Using the material below, print the line that contains "centre_on_origin(aquamarine)", the line that contains "Vector(map(max, high, point))", and every line in between, exactly and nothing else.
Start of Supplied data
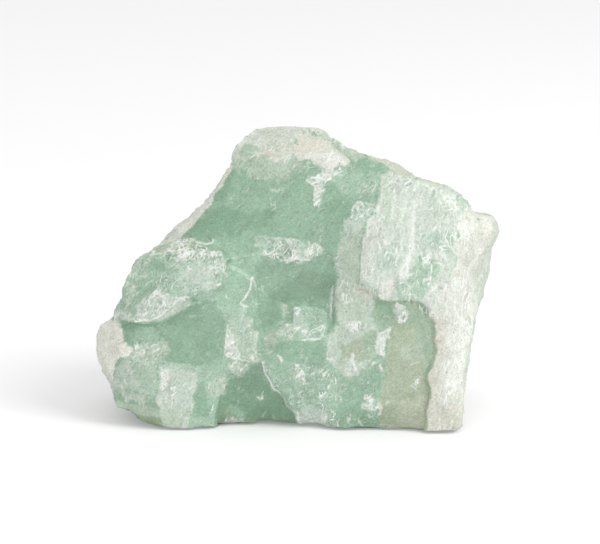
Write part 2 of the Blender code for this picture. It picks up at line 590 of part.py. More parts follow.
def refine(stone, *changes):
    """Makes changes to the stone's mesh, one after another."""
    bm = bmesh.new()
    bm.from_mesh(stone.data)
    for change in changes:
        change(bm)
    bm.to_mesh(stone.data)
    bm.free()
    stone.data = in_order(stone.data)


def set_down(stone, home):
    """Leans the stone back and cuts its foot flat where it rests. The drawing's heights are those of an
    upright front, so they are first brought to the length of the leaning one."""
    lean = math.radians(LEAN_BACK)
    foot = Vector((0, FRONT_DEPTH, FLOOR_AT_FRONT))
    shorter = Matrix.Scale(math.cos(lean), 4, (0, 0, 1))
    stone.data.transform(Matrix.Rotation(-lean, 4, "X") @ shorter @ Matrix.Translation(-foot))
    stone.data.update()
    level = Matrix.Identity(3).to_quaternion()
    cut_away(stone, block("ground", (WIDE, WIDE, WIDE), Vector((0, 0, -WIDE / 2)), level, home))


def centre_on_origin(stone):
    """Scales the stone to metres, with the middle of its underside at the origin."""
    corners = [corner.co for corner in stone.data.vertices]
    low = Vector(min(corner[i] for corner in corners) for i in range(3))
    high = Vector(max(corner[i] for corner in corners) for i in range(3))
    middle = Vector(((low.x + high.x) / 2, (low.y + high.y) / 2, low.z))
    stone.data.transform(Matrix.Scale(MM, 4) @ Matrix.Translation(-middle))
    stone.data.update()


def pale_green():
    """Milky pale green, with the low gloss of a fresh break."""
    material = bpy.data.materials.new("pale_green_beryl")
    material.use_nodes = True
    shader = material.node_tree.nodes["Principled BSDF"]
    shader.inputs["Base Color"].default_value = (0.45, 0.58, 0.46, 1)
    shader.inputs["Roughness"].default_value = 0.45
    shader.inputs["Metallic"].default_value = 0
    return material


for old in list(bpy.data.objects):
    bpy.data.objects.remove(old)
cutters = collection(CUTTERS)
aquamarine = unbroken_stone(collection(COLLECTION))
for break_name, plane in BREAKS.items():
    break_off(aquamarine, break_name, plane, cutters)
for splinter_name, step in SPLINTERS.items():
    splinter(aquamarine, splinter_name, **step, home=cutters)
refine(aquamarine, slice_broad_faces, tidy, bow, take_out_perspective, roughen)
set_down(aquamarine, cutters)
refine(aquamarine, tidy)
centre_on_origin(aquamarine)
aquamarine.data.materials.clear()
aquamarine.data.materials.append(pale_green())
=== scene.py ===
import math

import bmesh
import bpy
import numpy as np
from mathutils import Matrix, Vector, noise
from mathutils.kdtree import KDTree


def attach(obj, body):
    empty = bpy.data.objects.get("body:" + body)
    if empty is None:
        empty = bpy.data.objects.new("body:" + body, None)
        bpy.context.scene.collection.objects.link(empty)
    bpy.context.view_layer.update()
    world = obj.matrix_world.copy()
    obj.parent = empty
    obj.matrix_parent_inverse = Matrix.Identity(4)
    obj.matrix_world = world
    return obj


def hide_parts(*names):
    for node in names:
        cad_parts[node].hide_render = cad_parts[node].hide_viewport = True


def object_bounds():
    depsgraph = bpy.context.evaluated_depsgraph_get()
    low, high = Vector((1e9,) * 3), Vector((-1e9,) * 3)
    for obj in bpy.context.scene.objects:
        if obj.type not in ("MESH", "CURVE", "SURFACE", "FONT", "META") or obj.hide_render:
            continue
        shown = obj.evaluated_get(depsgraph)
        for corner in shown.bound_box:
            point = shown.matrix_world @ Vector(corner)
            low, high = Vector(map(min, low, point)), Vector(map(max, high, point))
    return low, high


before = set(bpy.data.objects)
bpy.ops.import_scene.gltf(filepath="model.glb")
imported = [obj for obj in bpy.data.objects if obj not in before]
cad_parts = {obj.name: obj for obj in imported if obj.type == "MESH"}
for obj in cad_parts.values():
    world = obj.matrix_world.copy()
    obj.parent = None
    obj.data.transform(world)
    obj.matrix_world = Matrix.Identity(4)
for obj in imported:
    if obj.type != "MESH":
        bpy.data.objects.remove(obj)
cad_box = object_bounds()
MM = 0.001


# The view
# The stone is seen square on to its broad front break, from a little above and through a long lens. What shows
# on the front is placed by where it appears from there: x millimetres to the right of the stone's middle and z
# above its lowest edge, measured at the depth of the front.

LENS = 150.0
SENSOR = 36.0
LOOK_DOWN = math.radians(12.0)
FRONT_DISTANCE = 312.5 * MM
FRONT_MIDDLE = Vector((0.3, -11.95, 20.55)) * MM  # what the lens points at
MIDDLE_X = 0.375  # the x and z of that point
MIDDLE_Z = 20.7
Z_STRETCH = 1.022  # the front leans back, so its heights look this much shorter


def put(name, data):
    """A new object in the scene."""
    made = bpy.data.objects.new(name, data)
    bpy.context.scene.collection.objects.link(made)
    return made


toward_eye = Vector((0.0, -math.cos(LOOK_DOWN), math.sin(LOOK_DOWN)))
rightward = Vector((1.0, 0.0, 0.0))
upward = toward_eye.cross(rightward)
eye = FRONT_MIDDLE + toward_eye * FRONT_DISTANCE

lens = bpy.data.cameras.new("view")
lens.lens = LENS
lens.sensor_width = SENSOR
lens.clip_start = 10 * MM
view = put("view", lens)
view.location = eye
view.rotation_euler = toward_eye.to_track_quat("Z", "Y").to_euler()
bpy.context.scene.camera = view


# The stone: form
# One piece of pale green beryl, broken on every side. Its large facets and ledges are those of the solid. Here
# the solid's triangles are cut small enough to carry the finer relief, and the bends between them are eased, but
# the ledges stay sharp, as breaks in so brittle a stone are.

FINE_EDGE = 0.325  # the longest side of a triangle, in millimetres, where it faces the eye
COARSE_EDGE = 0.64  # and where it doesn't
CUTS = 4
LEDGE_ANGLE = math.radians(24.0)  # facets that meet more sharply make a ledge or a crease
LEDGE_SPACING = 0.2
LEDGE_REACH = 2.0  # how far off it is looked for
LEDGE_KEEP = (0.05, 0.5)  # how near to a ledge the easing fades out
LEDGE_GIVE = 0.4  # the share of the easing that a ledge gets
EASING = 14  # rounds
EASING_STEP = 0.8
BACK_GIVE = 0.45  # the back is eased less
BACK_FADE = (-0.3, 0.1)
FOOT_FADE = (0.05, 0.9)  # the foot stays flat
BLUNTING = 60  # rounds that wear thin tips away
TIP = (0.045, 0.09)  # how far a point stands out from its neighbours, on a fair edge and on a tip
SLIVER = (4.3, -3.9, 36.1)  # a thin tip that the break at the top leaves behind it
SLIVER_REACH = (2.2, 1.0)
CREST_LIFT = 1.1  # easing wore the crest down
CREST_BACK = 1.5
CREST_FADES = [(2, 32.5, 36.0), (0, -5.5, 0.5), (0, 6.5, 3.6)]  # axis, and where it fades in

bm = bmesh.new()
bm.from_mesh(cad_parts["aquamarine"].data)
bmesh.ops.remove_doubles(bm, verts=bm.verts, dist=MM / 1000)
bm.transform(Matrix.Scale(1 / MM, 4))
bm.normal_update()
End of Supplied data
Result of the exercise.
centre_on_origin(aquamarine)
aquamarine.data.materials.clear()
aquamarine.data.materials.append(pale_green())
=== scene.py ===
import math

import bmesh
import bpy
import numpy as np
from mathutils import Matrix, Vector, noise
from mathutils.kdtree import KDTree


def attach(obj, body):
    empty = bpy.data.objects.get("body:" + body)
    if empty is None:
        empty = bpy.data.objects.new("body:" + body, None)
        bpy.context.scene.collection.objects.link(empty)
    bpy.context.view_layer.update()
    world = obj.matrix_world.copy()
    obj.parent = empty
    obj.matrix_parent_inverse = Matrix.Identity(4)
    obj.matrix_world = world
    return obj


def hide_parts(*names):
    for node in names:
        cad_parts[node].hide_render = cad_parts[node].hide_viewport = True


def object_bounds():
    depsgraph = bpy.context.evaluated_depsgraph_get()
    low, high = Vector((1e9,) * 3), Vector((-1e9,) * 3)
    for obj in bpy.context.scene.objects:
        if obj.type not in ("MESH", "CURVE", "SURFACE", "FONT", "META") or obj.hide_render:
            continue
        shown = obj.evaluated_get(depsgraph)
        for corner in shown.bound_box:
            point = shown.matrix_world @ Vector(corner)
            low, high = Vector(map(min, low, point)), Vector(map(max, high, point))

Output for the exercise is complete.